The supporting characters - tarts-with-hearts, corrupt cops, menacing gangland figures, an eccentric scientist - are mostly well-played (except the corrupt cop who is embarrassingly bad). Little Gabrielle, a 15-year-old who turns up at Jake's brothel looking for a friend, is especially good, Sophie Leger portraying her with just the right amount of innocent vulnerability.
Every so often there is a glimpse of what a truly fine series this could have been if the director had only injected rather more subtlety into the production. For example, in the first episode there is a scene in a French bar when a young girl sings "There's a long, long trail a-winding" to a bar full of spellbound soldiers. Trite, possibly; but also a very moving movement. As would have been the scene between Jake and the parents of Private Wheeler, a young soldier shot for desertion, if this had not been accompanied by music which would not have gone amiss in a Victorian melodrama.
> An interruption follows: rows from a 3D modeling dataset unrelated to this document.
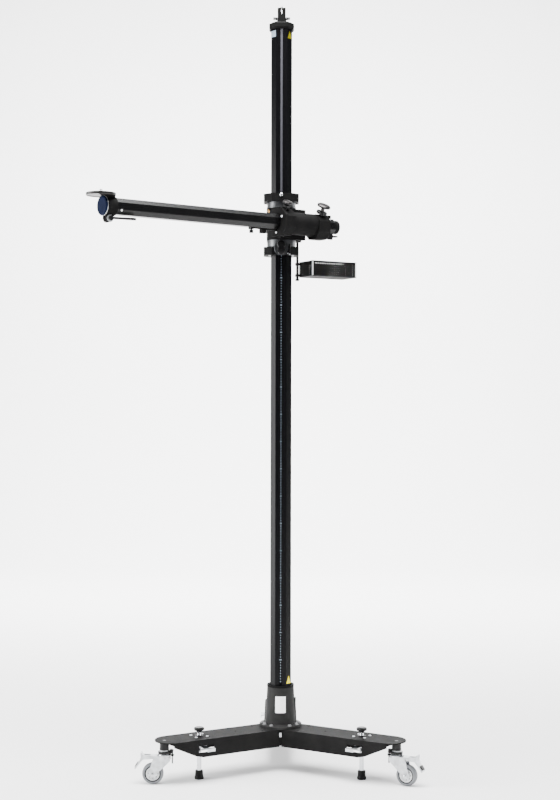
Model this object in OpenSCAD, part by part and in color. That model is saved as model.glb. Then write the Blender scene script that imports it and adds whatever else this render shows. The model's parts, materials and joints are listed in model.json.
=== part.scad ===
// Wheeled studio column stand. Units are millimetres, +Z is up.
// The origin is on the floor, on the column's axis. +X is to the right and -Y is the front.

/* [Base] */
// Width of each folded leg
leg_w = 122; // [110:1:130]
// Distance from the column axis to the round tip of a leg
leg_reach = 503; // [480:1:540]
// Height of the legs' top face
leg_top = 153; // [153:1:153]
// Height of the legs' side plates
leg_h = 62; // [58:1:64]
// Thickness of the legs' sheet
sheet = 4; // [3:0.5:5]
// Distance from the column axis to each caster's swivel
caster_reach = 472; // [465:1:475]
// Distance from the column axis to each levelling foot
foot_reach = 335; // [325:1:345]

/* [Casters] */
// Wheel diameter
wheel_d = 75; // [70:1:76]
// Wheel width
wheel_w = 26; // [22:1:28]
// Offset of the axle behind the swivel
trail = 40; // [36:1:42]
// Directions that the left, right and rear wheels trail towards, in degrees
trail_az = [180, -28, 70];

/* [Column] */
// Width of the column across its flats
column_w = 76.7; // [70:0.1:80]
// Size of the column's corner chamfers
column_chamfer = 17.8; // [12:0.1:20]
// Wall thickness of the column
column_wall = 4; // [3:0.5:5]
// Height of the column's upper end
column_top = 2716; // [2400:1:2800]

/* [Carriage] */
// Height of the arm's axis at rest
arm_z = 1991.5; // [1700:0.5:2100]
// Diameter of the rotating turret
turret_d = 108; // [106:1:110]
// Width of the square collars
collar_w = 129; // [126:1:130]

/* [Arm] */
// Direction of the arm, in degrees
arm_az = 216.87; // [180:0.01:270]
// Distance from the column axis to the arm's axis
arm_off = 97; // [96:1:100]
// Width of the arm across its flats
arm_w = 55; // [50:1:56]
// Reach of the arm tube from the nearest point to the column
arm_front = 768; // [600:1:800]
// Length of the arm tube behind that point
arm_back = 158; // [150:1:160]

/* [Tray] */
// Length, depth and height of the tray
tray_size = [190, 94, 56];
// Direction of the tray's long side, in degrees
tray_az = 30; // [10:1:40]

/* [Hidden] */
$fn = 64;

LEFT = 0;
RIGHT = 1;
REAR = 2;
// Directions of the left, right and rear legs, and the side that each latch lever comes out of
leg_az = [210, -30, 90];
latch_side = [1, -1, 1];

eps = 0.01;
gap = 0.3;          // clearance between pieces that move past each other
fit = 0.06;         // radial clearance of a running fit

leg_gap = 3.6;      // half the seam between two legs
side_end = 461;     // where the side plates end
side_ramp = 378;
side_flat = 349;
ramp_low = 17;
sleeve_d = 33;
sleeve_bottom = 120;
flange_r = 77.5;
flange_top = 163;
bolt_ring = 67;
housing_top = 305;
boss_x = 43;
boss_h = 94;
housing_bore = 45.5;
bush_in = 43.75;    // clears the corners of the column
plate_top = leg_top - sheet;
plate_t = 9;

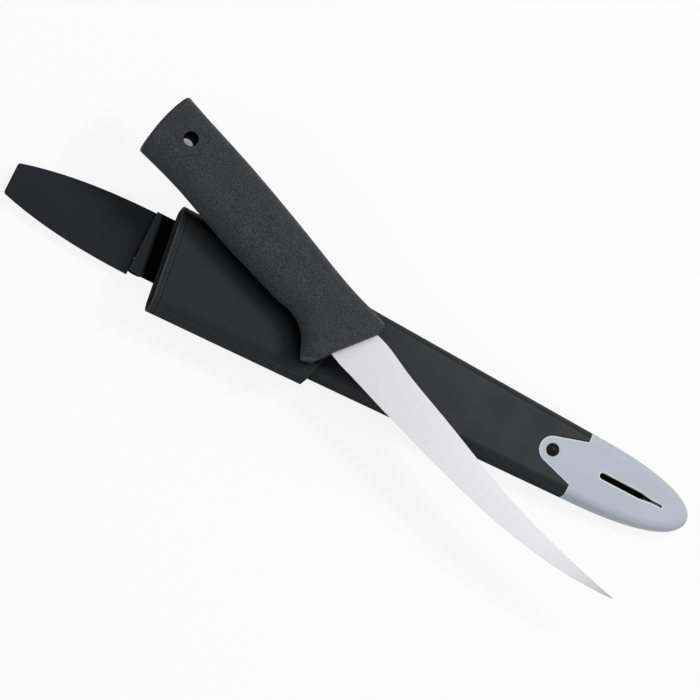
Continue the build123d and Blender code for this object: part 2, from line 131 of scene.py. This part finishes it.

And, like Victorian melodrama, the plot belts along at a terrific pace, keeping the audience anxiously awaiting the next instalment. So, Chasing Rainbows may not be a great dramatic masterpiece. But potent and gripping entertainment? Absolutely.
TV series, like life, are full of "if onlys". Here they abound.
If only the director had shown from Episode 1 the finesse he had mastered by Episode 14.
If only they had made better use of music right from the beginning. In the second half of the series there is often a more deft touch, with music connecting the scenes rather than stomping all over them.
If only some of the theatricality had been toned down. In Episode 12, Jake, having seen Paula kiss Irving Eckleberg, gets drunk. This scene might have played well viewed from the back row of the stalls, but it was altogether too large, too effusive for the small screen.
If only the plots had been consistently developed. The continuing "presence" of the executed Private Wheeler is a poignant and intriguing thread throughout the series, serving to connect the finale with the first episode. But parts of the story are thrown away. The publication of Wheeler's poems in Jake's name builds to a dramatic climax, when Jake is threatened with exposure as a fraud. Then the story fizzles out, the anticipated consequences left frustratingly unexplored. Drama needs consequences; action generating reaction. Sadly, an opportunity to delve deeper into Jake's character through this plot line is discarded.
If only the writing had been tighter, allowing more development of the supporting characters. There are glimpses, but often these are not effectively pursued. One of the few exceptions is Eckleberg, made totally believable by Peter Boretski's superb portrayal.
And, if only Wendy Crewson had played Paula . . .
What cannot be faulted in these last episodes is the interaction between Jake and Chris. They fight, they fall out, they are complete opposites; but you never doubt for a moment that they are friends. Paul Gross and Michael Riley bring an intriguing depth to the characters, developing shades of grey which steer Jake and Chris away from the initial stereotypes, both performances perfectly judged.
The second half of the series undoubtedly moves up a gear and, while Chasing Rainbows never rises too far above "cheap drama", it still leaves its audience with a satisfied smile. What more can anyone ask?